No, the bind stems from another reason. The United Nations cannot move without the United States. Illustrations aren’t hard to find. “Most frustrating was last Friday [Sept. 17],” explained Franciscan Br. Ignacio Harding. “The Security Council, with the United States in the lead, voted unanimously to send peacekeeping troops to East Timor. Sinful. If they’d done it Sept.1, they would have saved the whole country and everyone’s lives. But now the Americans can say the U.N. didn’t do anything.”

Continued Harding, co-director of Franciscans International -- the Franciscan nongovernmental organization (NGO) accredited to the United Nations -- “The U.N. cannot do anything without the U.S., without the U.N. countries,” which use examples of United Nations’ inaction “to make themselves look good.”

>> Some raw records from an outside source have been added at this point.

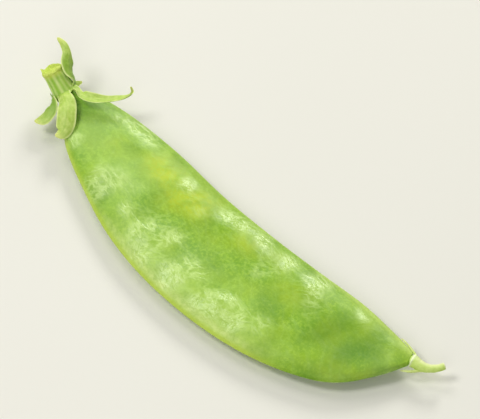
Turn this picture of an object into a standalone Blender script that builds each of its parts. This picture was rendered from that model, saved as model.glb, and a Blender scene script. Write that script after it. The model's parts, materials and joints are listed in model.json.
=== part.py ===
"""A snow pea pod lying on its side as picked, with its calyx at -X and its style at +X.

Lengths are in metres. Shapes are laid out from the calyx mouth, with +X along the pod, +Y towards its
straight suture and Z measured from the pod's middle plane. At the end an empty moves the whole object,
so that the origin is at the bottom centre of its bounding box.
"""

from math import acos, atan2, cos, exp, pi, sin, sqrt

import bmesh
import bpy
from mathutils import Vector

MM = 0.001

# The pod's outline: matching points along the straight suture and along the curved belly edge, in mm.
SUTURE_EDGE = [
    (-2.1, 0.65), (1.0, 2.3), (5.0, 3.8), (12.0, 4.4), (22.0, 4.1), (34.0, 2.8),
    (46.0, 2.4), (57.0, 2.5), (67.0, 2.7), (74.0, 2.0), (78.3, 1.3), (80.5, 0.7),
]
BELLY_EDGE = [
    (-1.8, -1.6), (1.2, -4.3), (5.6, -8.4), (13.0, -12.4), (23.0, -16.7), (34.0, -19.3),
    (46.0, -20.1), (57.0, -19.2), (66.5, -16.7), (73.5, -13.1), (78.2, -7.3), (81.0, -1.4),
]
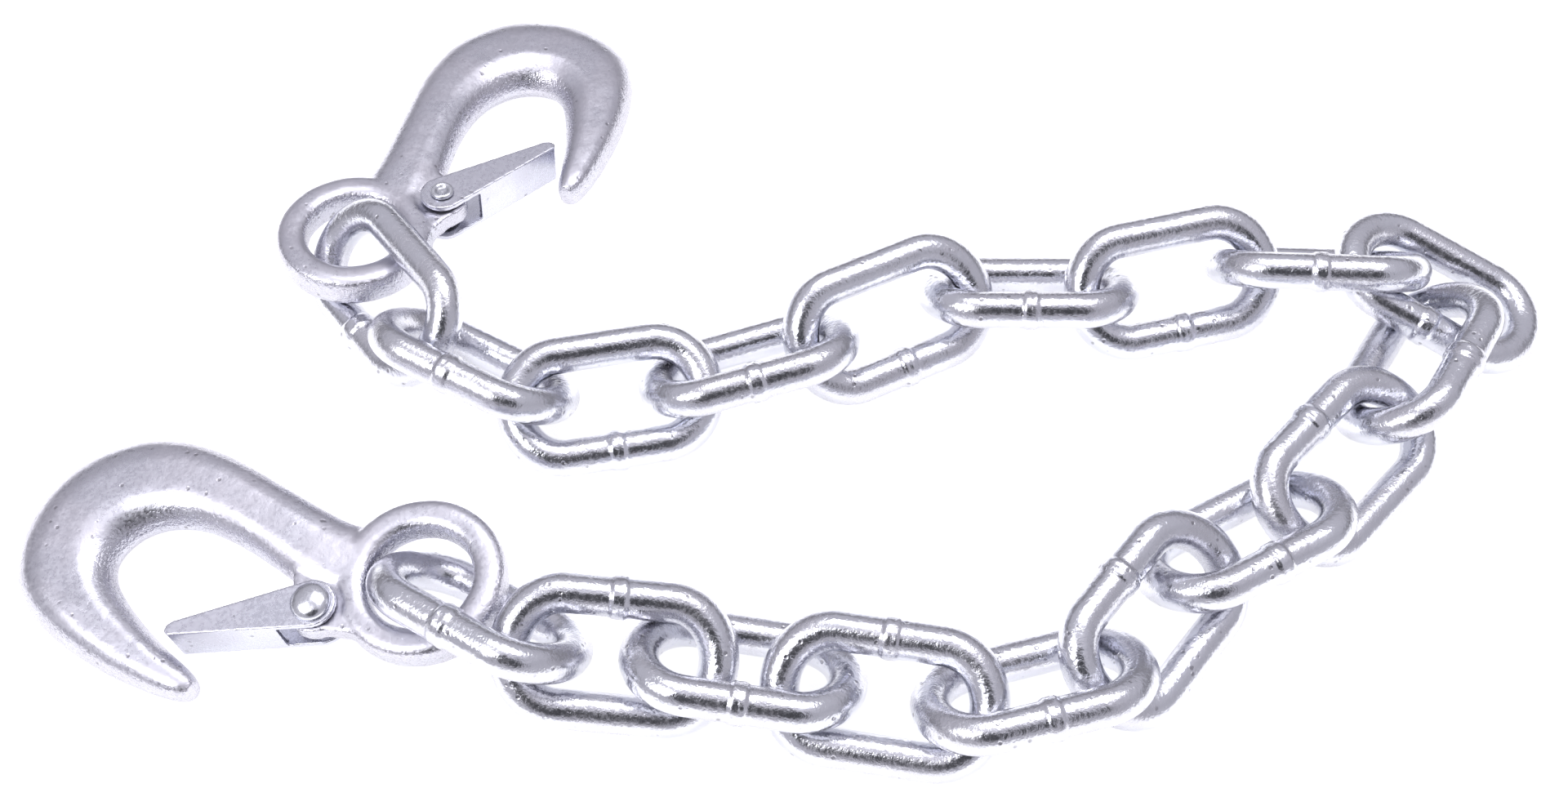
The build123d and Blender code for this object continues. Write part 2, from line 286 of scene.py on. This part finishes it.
def link_place(node, sizes):
    """A link's true centre, its axes and the side of its weld, with the weld ring left out of the measure."""
    rough, axes = main_axes(node)
    local = (vertices(frame["nodes"][node].data) - rough) @ axes.T
    plain = local[np.abs(local[:, 0]) > sizes.weld_length]
    middle = (plain.max(0) + plain.min(0)) / 2
    ring = local[np.abs(local[:, 0] - middle[0]) < sizes.weld_length * 0.6] - middle
    reach = [np.abs(ring[ring[:, 1] * side > 0][:, 2]).max(initial=0.0) for side in (1, -1)]
    return rough + middle @ axes, axes, 1.0 if reach[0] > reach[1] else -1.0


def hook_place(number):
    """A hook's frame, from its latch joint and its bowl.

    Its origin is the pin's position, x runs from eye to bend, y to the back and z along the pin.
    """
    joint = next(j for j in frame["joints"] if j["child"] == f"latch_{number}")
    mount = next(m for m in frame["record"]["mounts"] if m["name"] == f"tow_bowl_{number}")
    z = Vector(joint["axis"]).normalized()
    x = -Vector(mount["axis"])
    x = (x - x.dot(z) * z).normalized()
    turn = Matrix((x, z.cross(x), z)).transposed().to_4x4()
    return Matrix.Translation(Vector(joint["pos_m"])) @ turn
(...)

The United States has been a bind in other ways. Many professionals within the United Nations think the United States has jeopardized the world organization’s missions in both Iraq and Kosovo. In Iraq, U.N. workers complain privately that the organization was compromised when it became the principal agent of the horrible U.S.-inspired sanctions at the same time its humanitarian agencies are working to alleviate the effects of the sanctions.

In Kosovo, the United Nations was a glaring omission in the run-up to that war, kept out of the picture while the U.S. manipulated another international organization, NATO, into becoming, for the first time, an offensive war-making entity.

Americans who support the United Nations haven’t had much success in convincing Congress to pay the country’s back dues or in converting the views of those who are hostile to the United Nations as a matter of right-wing and conservative principle.

True, there have been a few successes. One high-profile addition to the supporters’ side is Ted Turner, who is currently flying the U.N. flag in commercials across U.S. television sets. Through Turner’s $1 billion-funded U.N. Foundation, and its action arm, the Better World Campaign, the major networks and CNN have depictions of the United Nations going about its humanitarian and peacekeeping work fluttering shadowlike through the evening news programs.

Catholics can take their cue from a far deeper understanding of the United Nations’ significance, for the church has accompanied the development of the United Nations in a generally favorable way since the beginning.

Popes love the United Nations.

John XXIII called the United Nations, “the last, best hope for peace.” Paul VI’s impassioned U.N. plea, “war, war no more” genuinely, if momentarily, caught the world’s attention. In 1995, John Paul II said the world does not need an organization of united nations; it needs “a family of united nations” where, as in a family, each member compensates to ensure the weaker members are cared for and loved.

The Vatican mission to the United Nations (not without its critics) is the leading voice for disarmament and a solid advocate on humanitarian issues. Catholic organizations are adding their weight in increasing numbers as nongovernmental organizations (see story). And well they might, for the United Nations and the world need all the help they can get. The suffering continues, and the developed world is increasingly stingy: Developed countries are giving less in development foreign aid than at any time in the past half-century.

In all this, the United States is leading by example. Bad example.